L’alternance en question

Pendant cette année de transition, les directeurs d’Inspé s’attacheront à vérifier que les nouveaux concours correspondent bien à une professionnalisation de la formation et qu’ils sont en adéquation avec la formation. La question des stages sera également scrutée. En master 2, les étudiants avaient le choix entre un stage de 12 semaines soit en observation et pratique accompagnée (SOPA) soit sous contrat alternant, rémunéré 865€ bruts (cumulables avec la bourse). D’après Alain Frugière, le ministère pensait que les étudiants opteraient majoritairement pour l’alternance mais au vu des premiers chiffres ils seraient plutôt 40% à avoir fait ce choix. Une enquête va donc être menée pour en connaître les causes. Plusieurs hypothèses émergent : incapacité de certaines académies à proposer des alternances dans certaines disciplines ; souhait des étudiants de se consacrer davantage à la préparation du concours ; lieu d’enseignement parfois éloigné du lieu de formation… « Ça entraîne une perte de temps, une fatigue et comme ce ne sont pas des fonctionnaires mais des contractuels le ministère ne rembourse pas les frais de déplacement donc la rémunération peut être en partie grevée », suppose Alain Frugière. Les étudiants en M2 MEEF qui n’ont pas eu leur concours l’an dernier ont désormais seulement le statut d’étudiant et ne cumulent plus avec celui de fonctionnaire stagiaire et leur rémunération est plus faible.
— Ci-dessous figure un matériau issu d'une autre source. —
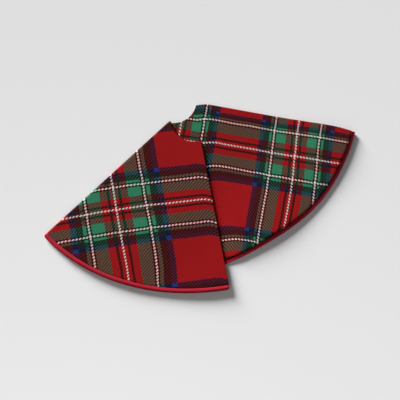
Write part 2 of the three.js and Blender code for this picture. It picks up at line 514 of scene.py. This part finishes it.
def new_cloth(name, roughness, sheen):
    """A material and its Principled shader, with what is the same all over it set."""
    material = bpy.data.materials.new(name)
    material.use_nodes = True
    bsdf = material.node_tree.nodes["Principled BSDF"]
    bsdf.inputs["Roughness"].default_value = roughness
    bsdf.inputs["Sheen Weight"].default_value = sheen
    bsdf.inputs["Sheen Roughness"].default_value = 0.5
    bsdf.inputs["Specular IOR Level"].default_value = 0.12
    return material, bsdf, Shade(material.node_tree)


YARNS = {
    "red": linear(144, 8, 12),
    "green": linear(44, 116, 84),
    "black": linear(22, 22, 26),
    "blue": linear(26, 42, 104),
    "white": linear(216, 200, 194),
}

# Half of the sett, from the middle white line to the middle of the wide red: (yarn, threads)
SETT = [
    ("white", 1), ("red", 3), ("black", 3), ("red", 7), ("green", 13), ("black", 2), ("white", 2),
    ("black", 2), ("green", 3), ("black", 7), ("blue", 5), ("red", 29),
]
SETT_THREADS = 30

# Lightness above which a thread counts as white, and below which as black, or as dark beside red
WHITE_FROM = 0.3
BLACK_BELOW = 0.012
DARK_BELOW = 0.035
RED_BELOW = 0.1
BRUSHED_OVER = 0.4


def sett_stops():
    half = sum(threads for _, threads in SETT)
    stops = []
    reached = 0
    for yarn, threads in SETT:
        stops.append((reached / half, YARNS[yarn]))
        reached += threads
    return stops, half


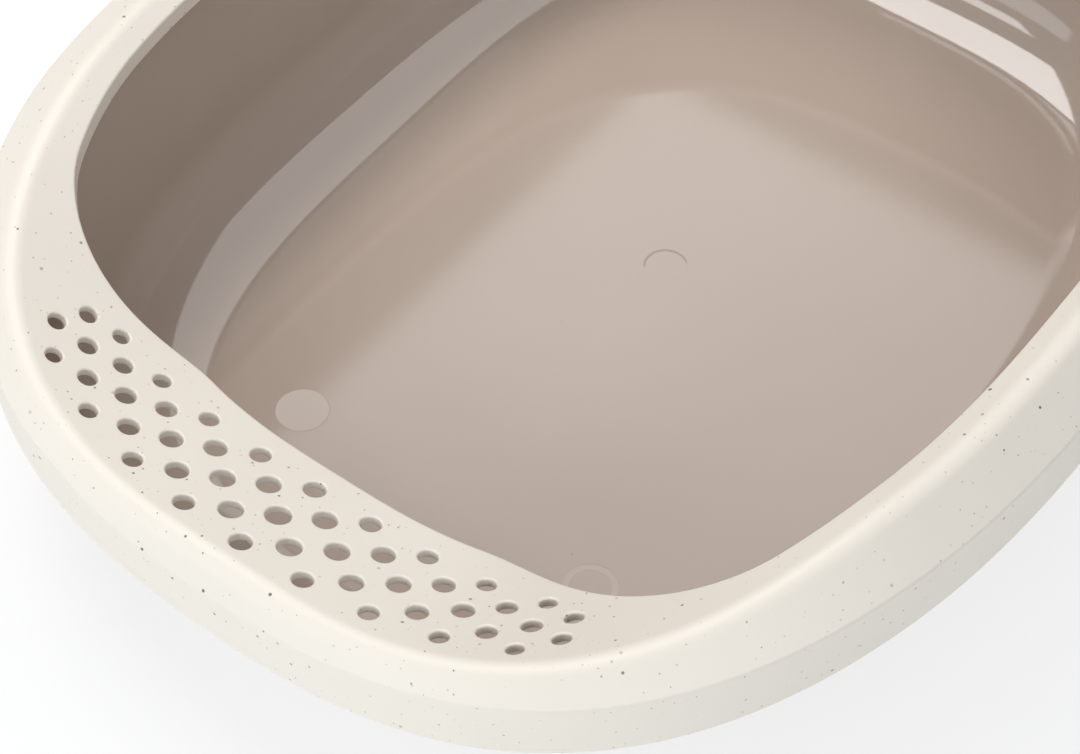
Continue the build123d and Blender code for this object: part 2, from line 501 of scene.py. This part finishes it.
def new_plastic(name, grain_values, grain_height):
    """A Principled material with grain. Returns it with its tree, its shader and the grain's outputs."""
    material = bpy.data.materials.new(name)
    material.use_nodes = True
    tree = material.node_tree
    shader = tree.nodes["Principled BSDF"]
    grain = place_group(tree, grain_group, grain_values)
    bump = tree.nodes.new("ShaderNodeBump")
    bump.inputs["Distance"].default_value = grain_height
    tree.links.new(grain["Height"], bump.inputs["Height"])
    tree.links.new(bump.outputs["Normal"], shader.inputs["Normal"])
    return material, tree, shader, grain


print("a middle grey is", round(colour(128, 128, 128)[0], 3), "in linear light")

# %% [markdown]
# ## The rim's finish
# Cream plastic with a satin skin, off a lightly textured mould. The husk-like specks come in two sizes:
# a few clear ones, at most 1.3 mm across, and many faint ones that only show close up.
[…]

Les chiffres devraient bientôt être connus et analysés pour améliorer la situation à la rentrée prochaine. « Il faut qu’on agisse avec le ministère pour proposer plus de stages et créer des conditions pour que les étudiants les acceptent», plaide pour sa part le président du réseau des Inspé. En attendant, les étudiants de M2 s’attendent à une année difficile.